March 26, 1999
March 26, 2015
Yesterday ... on her 16th birthday ... Sophie passed away. Her health had been slowly declining for a few months. She was no longer able to climb stairs or jump up on our bed. She would usually stand next to the couch or next to my recliner & wait for one of us to pick her up. She was no longer cleaning herself & had difficulty using her litter box. She did not act as if she were in a lot of pain, but she had difficulty walking & she would moan no matter how gently we would lift her. She was not very active at all & slept most of the time. Yesterday she suddenly worsened. She had difficulty lying down & getting back up, & even more difficulty walking. Although she had a good appetite, she was losing weight. She could not even purr. John & I made the difficult decision to call the vet & have her put down. We did not want her to leave us, but we were not going to make her suffer just for our sake. The vet suspected kidney disease as well as cancer.
The house is empty now. Terribly empty. I keep thinking that I'm catching a glimpse of her walking through the kitchen or standing by the back door watching the birds. I keep looking down to see if she's standing by my chair wanting to curl up in my lap or for me to put her on the table next to my computer. Last night I got ready for bed & thought to myself that I needed to check to see if she had enough food & water before I turned off the lights. Then I realized that I didn't need to do that anymore : (
At lunchtime yesterday I gave her a bit of her favorite treat ... a little piece of cheese. I gave her a bigger bit than usual. She hobbled over to eat it, then just laid down on the throw rug like she had no energy to do anything else. At least she enjoyed a good treat before she left.

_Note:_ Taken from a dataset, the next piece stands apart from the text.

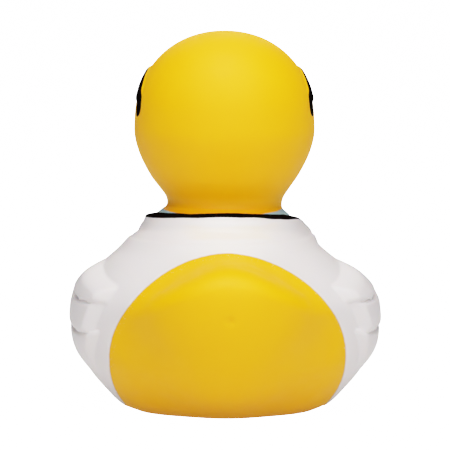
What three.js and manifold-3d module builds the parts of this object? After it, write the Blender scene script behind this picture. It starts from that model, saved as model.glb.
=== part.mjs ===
// A squeaky bath duck in a white coat: one hollow vinyl moulding,
// with a plastic squeaker pressed into its base.
// Millimetres, +Z up. The duck stands on z = 0 and faces -Y; +X is the duck's own left.
import * as THREE from "three";
import { mergeVertices } from "three/addons/utils/BufferGeometryUtils.js";
import Module from "manifold-3d";

const rad = THREE.MathUtils.degToRad;

// ---- Driving dimensions ----
const HEIGHT = 88;
const HEAD_RADIUS = 21.1;
const HEAD_Z = 66.3; // the head's widest height
const HEAD_POWER = 2.12; // 2 would be a ball; the crown is a little fuller
const WALL = 2.2; // vinyl thickness of the sides
const FLOOR = 2.4; // vinyl thickness of the base
const BODY_Y = -2; // centre of the body's sections, front to back
const HEAD_Y = -8; // centre of the head's sections: the head sits forward
const SPINE_FROM = 24; // the spine leans forward between these heights
const SPINE_TO = 52;
const BASE_DEPTH = 0.86; // front-to-back size of a section over its width, at the base
const BASE_TO = 13; // the base's proportions have become the body's at this height
const BODY_DEPTH = 0.96;
const HEAD_DEPTH = 1;
const COLLAR_Z = 45; // middle height of the collar, which is higher at the nape
const COLLAR_TILT = 0.04;
const COLLAR_ROLL = 0.03; // it is also a little higher on the duck's left
const COLLAR_REACH = 9;
const SWAY_Z = 36; // the shoulders are moulded a little toward the duck's left, most at this height
const SWAY = 1.05;
const SWAY_REACH = 11;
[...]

Sophie had been with us since she was 9 months old. We were living in Michigan at the time. Matt came to visit us for Christmas, & the day after Christmas he & I went to the pound & there was Sophie. I took her out of her cage & she snuggled right into my arms. I knew we were the perfect match for each other. She has been with us for many moves. When I'd come home from the hospital, or one of us would be ill, Sophie would be right there next to us. She knew that we needed comforting.
My heart is broken. I have cried many tears. The pain of losing her is immense.
Here are a few photos that have appeared in past blog posts that I'd like to share again in memory of her.
Sophie always loved to snuggle on my lap early in the morning during my prayer & Bible study time.
When she wanted to take a nap, this moving box was her favorite spot.
She liked napping & playing in all sorts of boxes.
If you put paper down on the floor, she thought you put it there for her.
Sophie enjoyed Christmas. She'd always have a gift under the tree.
This photo was taken when Flat Phoebe came to visit last year. Sophie, Pearl, & Flat Phoebe are watching Sleeping Beauty.
When I'd be working on my computer, she would often stand on her back legs & put her paw on my thigh. This was her way to tell me she wanted to either snuggle on my lap or next to the computer.
Of course she loved hogging all the heat by lying on the heating vent. You can see her favorite little mouse nearby. I love this picture of her.
Farewell my friend. I will always ... always ... miss you.